Others in the administration say it would be wrong to offer China anything in return for helping with North Korea. They argue that for 50 years the U.S. kept the nuclear lid on Asia, stamping out nascent weapons programs in South Korea and Taiwan. In the 1970s and 1980s, for example, IAEA inspectors and U.S. intelligence detected two separate Taiwanese plutonium bomb projects. In both cases, Washington used its economic and military support to force the government in Taipei to terminate them. The U.S. did not do this as a favor to China but in recognition that nuclear proliferation is an element of instability in a crisis-riven region. They say that is now China's turn to act with similar maturity.
All the signs so far suggest this is unlikely. China could, of course, derail any sanctions by wielding its veto in the Security Council. But Beijing would face a dilemma in doing so. By obstructing the U.N., they would be seen as Kim's "nuclear enabler." This would stampede Japan into a joint missile defense with the U.S. -- and worse. There is already talk in Washington about rethinking American opposition to Japan's nuclear option.
If it allows U.N. sanctions to go ahead and abides by them, China would be obliged to seal its borders with North Korea. This too would be a nightmare for Beijing. China is Pyongyang's last lifeline of oil and food, and to constrict that lifeline would cause chaos in North Korea.
By supporting sanctions, China might further destabilize the dirt-poor North Korean nuclear dictatorship and risk a sudden influx of refugees into its sensitive border areas. Yet, by propping up Kim Jong Il, they prolong the agony. The collapse of the Pyongyang regime would mean that China would either have to replace it with a pro-Beijing puppet government or welcome the emergence of a unified democratic Korea under Seoul.
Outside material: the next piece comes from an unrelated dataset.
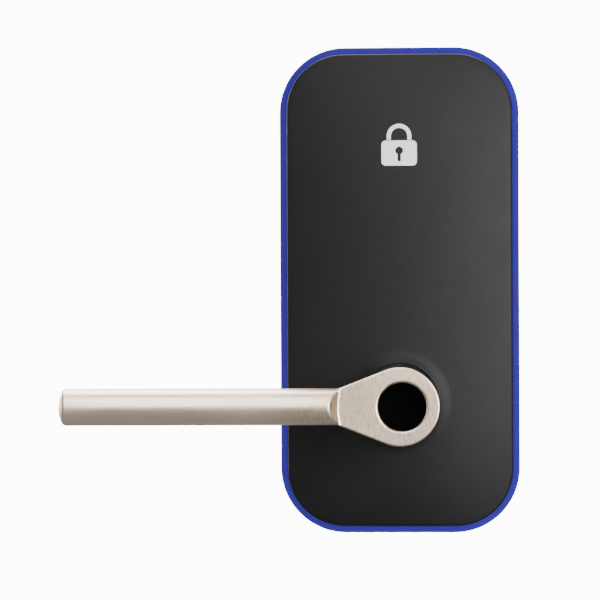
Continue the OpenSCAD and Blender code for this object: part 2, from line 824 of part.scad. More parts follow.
module lever() {
    color([0.74, 0.71, 0.68]) plan() difference() {
        union() {
            difference() {
                bar_blank();
                spot_face();
            }
            rod(hub_r, hub_back, hub_face);
            translate([0, 0, hub_back]) linear_extrude(hub_t) polygon([
                tear_tangent, [tear_u, bar_r], [tear_u, -bar_r],
                [tear_tangent[0], -tear_tangent[1]]]);
            rod(neck_r, neck_back, hub_back + eps);
        }
        rod(tube_r + bore_fit, neck_back - eps, tube_end + 0.5);
        translate([cap_u, 0, 0]) {
            rod(cap_r, cap_floor, hub_face + eps);
            translate([0, 0, hub_face - 0.4]) cylinder(r1 = cap_r - 0.05, r2 = cap_r + 0.55,
                h = 0.6);
        }
        translate([0, -neck_r - eps, grub_w]) along_v() rod(2, 0, neck_r - tube_r + 2);
    }
}

module lever_grub_screw() {
    color([0.2, 0.2, 0.21]) plan() translate([0, -neck_r + 0.3, grub_w]) along_v()
        difference() {
            rod(1.97, 0, 3.5);
            translate([0, 0, -eps]) cylinder(r = 1.15, h = 2.2, $fn = 6);
        }
}

// Black plug that closes the round recess in the lever.
module hub_cap() {
    top = hub_face - cap_sink;
    color([0.02, 0.02, 0.02]) plan() translate([cap_u, 0, 0]) difference() {
        rod(cap_r - 0.03, cap_floor, top);
        rod(cap_r - 1.4, top - 0.5, top + eps);
    }
}

front_cover();
lock_emblem();
trim_gasket();
back_plate();
mounting_posts();
cover_screw();
reader_board();
touch_pads();
antenna_coil();
keypad_leds();
reader_screws();
controller_board();
controller_chips();
controller_screws();
flat_cable();
buzzer();
tamper_switch();
battery_holder();
battery_1();
battery_2();
battery_3();
battery_4();
battery_springs();
battery_contacts();
holder_screws();
clutch_cassette();
cassette_lid();
cassette_screws();
neck_bearing();
return_spring();
clutch_slider();
lead_screw();
clutch_motor();
outer_hub();
hub_circlip();
clutch_pin();
lever();
lever_grub_screw();
hub_cap();
spindle_hub();
spindle();
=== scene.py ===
import json
import math

import bpy
import numpy as np
from mathutils import Matrix, Vector
from mathutils.geometry import delaunay_2d_cdt


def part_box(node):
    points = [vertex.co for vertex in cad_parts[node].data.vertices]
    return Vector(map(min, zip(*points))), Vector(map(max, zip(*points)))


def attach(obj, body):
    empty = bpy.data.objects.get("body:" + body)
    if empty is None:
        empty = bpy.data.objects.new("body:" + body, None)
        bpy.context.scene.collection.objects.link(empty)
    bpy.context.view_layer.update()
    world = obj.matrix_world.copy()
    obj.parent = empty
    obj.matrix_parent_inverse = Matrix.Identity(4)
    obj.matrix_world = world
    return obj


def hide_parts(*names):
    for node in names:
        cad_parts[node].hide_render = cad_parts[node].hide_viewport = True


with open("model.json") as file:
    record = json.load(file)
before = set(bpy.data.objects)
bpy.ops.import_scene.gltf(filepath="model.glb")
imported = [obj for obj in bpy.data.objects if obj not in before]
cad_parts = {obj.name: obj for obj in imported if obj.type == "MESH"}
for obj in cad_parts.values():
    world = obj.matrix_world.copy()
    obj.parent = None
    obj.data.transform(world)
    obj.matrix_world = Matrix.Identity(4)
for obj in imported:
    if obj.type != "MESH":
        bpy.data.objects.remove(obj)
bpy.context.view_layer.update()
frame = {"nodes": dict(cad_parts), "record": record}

# Exterior trim of a keypad smart lock. Shapes are worked out in millimetres in plan
# coordinates, u to the right, v up and w out of the door, and placed in metres in the
# row frame, where u is X, v is Z and w is -Y.

MM = 0.001


def node_box_mm(name):
    """Lowest and highest (u, v, w) of a CAD node, in millimetres."""
    low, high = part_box(name)
    return (np.array([low.x, low.z, -high.y]) / MM, np.array([high.x, high.z, -low.y]) / MM)


GASKET_LOW, GASKET_HIGH = node_box_mm("trim_gasket")
COVER_LOW, COVER_HIGH = node_box_mm("front_cover")
LEVER_LOW, LEVER_HIGH = node_box_mm("lever")
CAP_LOW, CAP_HIGH = node_box_mm("hub_cap")

CASE_W, CASE_H = (GASKET_HIGH - GASKET_LOW)[:2]
CASE_V = (GASKET_HIGH[1] + GASKET_LOW[1]) / 2
CASE_R = 23.7
GASKET_TOP = GASKET_HIGH[2]
# The cover's foot stands this much further in than the CAD's, to show more of the bead.
FOOT_TUCK = 0.4
BORDER = (CASE_W - (COVER_HIGH - COVER_LOW)[0]) / 2 + FOOT_TUCK
LIP_INSET = 7.0
LIP_T = 1.2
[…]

Beijing, which still considers itself socialist, cannot bring itself to abandon its little Stalinist brother.
Hard decisions cause paralysis in Beijing, and this is exacerbated by the modest leadership transition now underway there. Chinese leaders frequently tell visiting Americans they have no power over Kim Jong Il. The truth is, they have the power to bring him down. They just don't want to use it.
Mr. Tkacik, a research fellow at the Heritage Foundation in Washington, D.C., served in the U.S. foreign service in Beijing, Guangzhou, Hong Kong and Taipei.